Former chairman of Walt Disney Studios and former DreamWorks Animation chief Jeffrey Katzenberg has apologized for his alleged remarks about the actress Molly Ringwald, even as he apparently denied ever having said them.
In a New Yorker article titled “All the Other Harveys,” Ringwald, the actress perhaps best known for her role in the 1980s “Brat Pack” movies Sixteen Candles and The Breakfast Club, addressed an explicit comment Katzenberg was quoted as saying in a 1995 Movieline article.

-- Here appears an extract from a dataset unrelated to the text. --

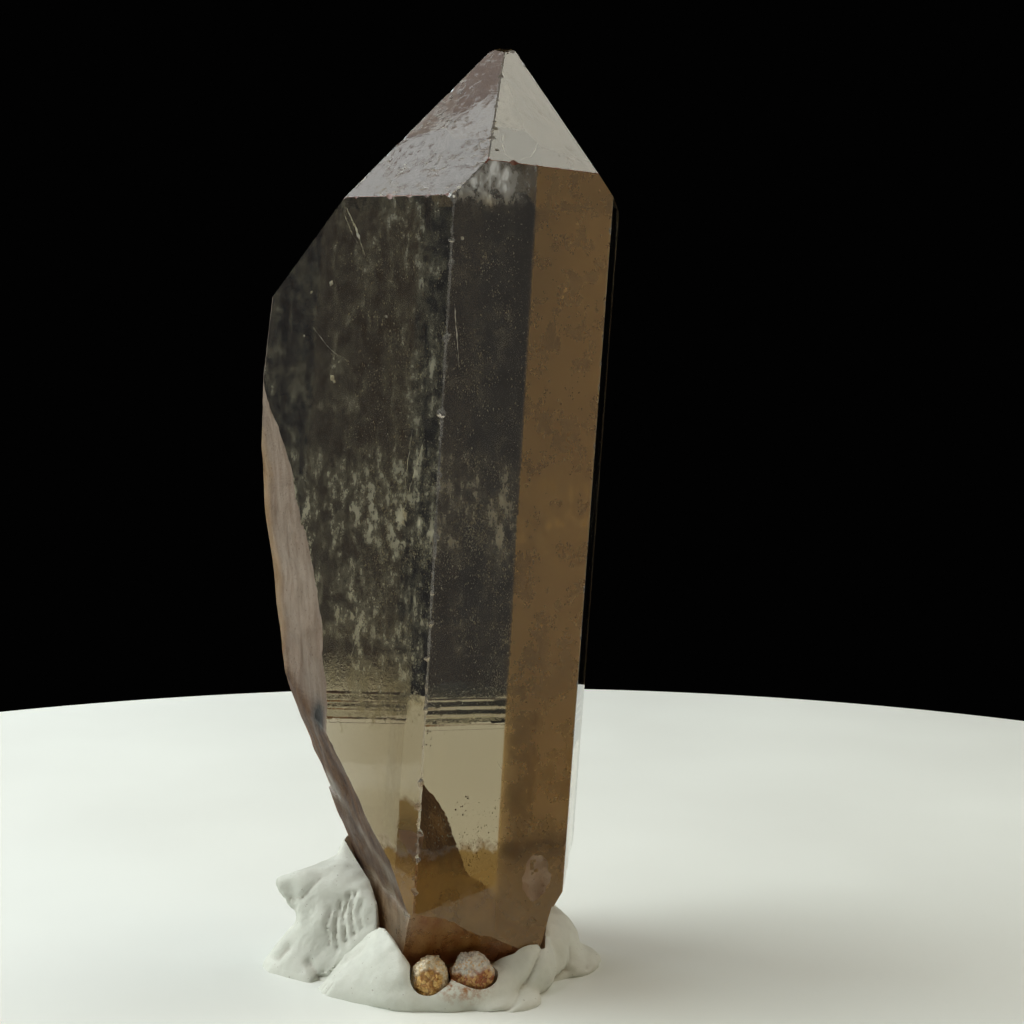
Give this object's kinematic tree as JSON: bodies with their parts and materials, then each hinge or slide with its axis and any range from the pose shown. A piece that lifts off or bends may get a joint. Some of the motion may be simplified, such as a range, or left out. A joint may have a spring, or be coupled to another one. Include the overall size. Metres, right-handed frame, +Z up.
{
  "type": "quartz crystal point",
  "caption": "Smoky quartz point with a six-sided prism, a pyramid tip and a broken flank, standing upright in a pressed lump of white mounting putty.",
  "frame": {"origin": "the middle of the putty's flat underside, on the surface that it stands on", "axes": "+Z up, along the crystal's length; -Y towards the side that shows the two wide prism faces; +X to the right of that side"},
  "size_m": [0.0253, 0.0209, 0.0639],
  "materials": {
    "smoky_quartz": "clear smoky quartz with glossy flat faces, veils inside and rough broken patches",
    "white_putty": "soft satin putty with finger marks",
    "pale_matrix": "bumpy cream and amber mineral grain",
    "rusty_matrix": "crumbly rust-brown mineral grain with a pale top"
  },
  "bodies": {
    "root": {"quartz_crystal": "smoky_quartz", "mounting_putty": "white_putty", "matrix_grain_pale": "pale_matrix", "matrix_grain_rusty": "rusty_matrix"}
  },
  "joints": []
}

“The head of a major studio — and, incidentally, someone who claims himself to be horrified by the Harvey allegations—was quoted as saying, ‘I wouldn’t know [Molly Ringwald] if she sat on my face.,’” she wrote. “Maybe he was misquoted. If he ever sent a note of apology, it must have gotten lost in the mail.”
“That Molly Ringwald had to read those words attributed to me and believe I said them is horrifying, mortifying and embarrassing to me,” Katzenberg said in a statement to The Hollywood Reporter. “Anyone who knows me now or back then knows I do not use language like that as a matter of course, or tolerate it. Ms. Ringwald, 22 years too late, I am deeply, deeply sorry.”
In her piece for the New Yorker in the wake of the allegations against Harvey Weinstein and rising evidence of a sexually abusive culture within Hollywood, Ringwald goes on to say that when she “was thirteen, a fifty-year-old crew member told me that he would teach me to dance, and then proceeded to push against me with an erection.”
“When I was fourteen, a married film director stuck his tongue in my mouth on set. At a time when I was trying to figure out what it meant to become a sexually viable young woman, at every turn some older guy tried to help speed up the process,” she continued.
“I could go on about other instances in which I have felt demeaned or exploited, but I fear it would get repetitive. Then again, that’s part of the point.”
Meanwhile, Katzenberg this week described Weinstein as a monster but warned he is not the only person to engage in sexually abusive behavior.
“Make no mistake about it, he is a monster,” Katzenberg said at an event on Wednesday. “The problem is there is a pack of wolves; he is not a lone actor in this. That is what we really need to find a way to deal with.”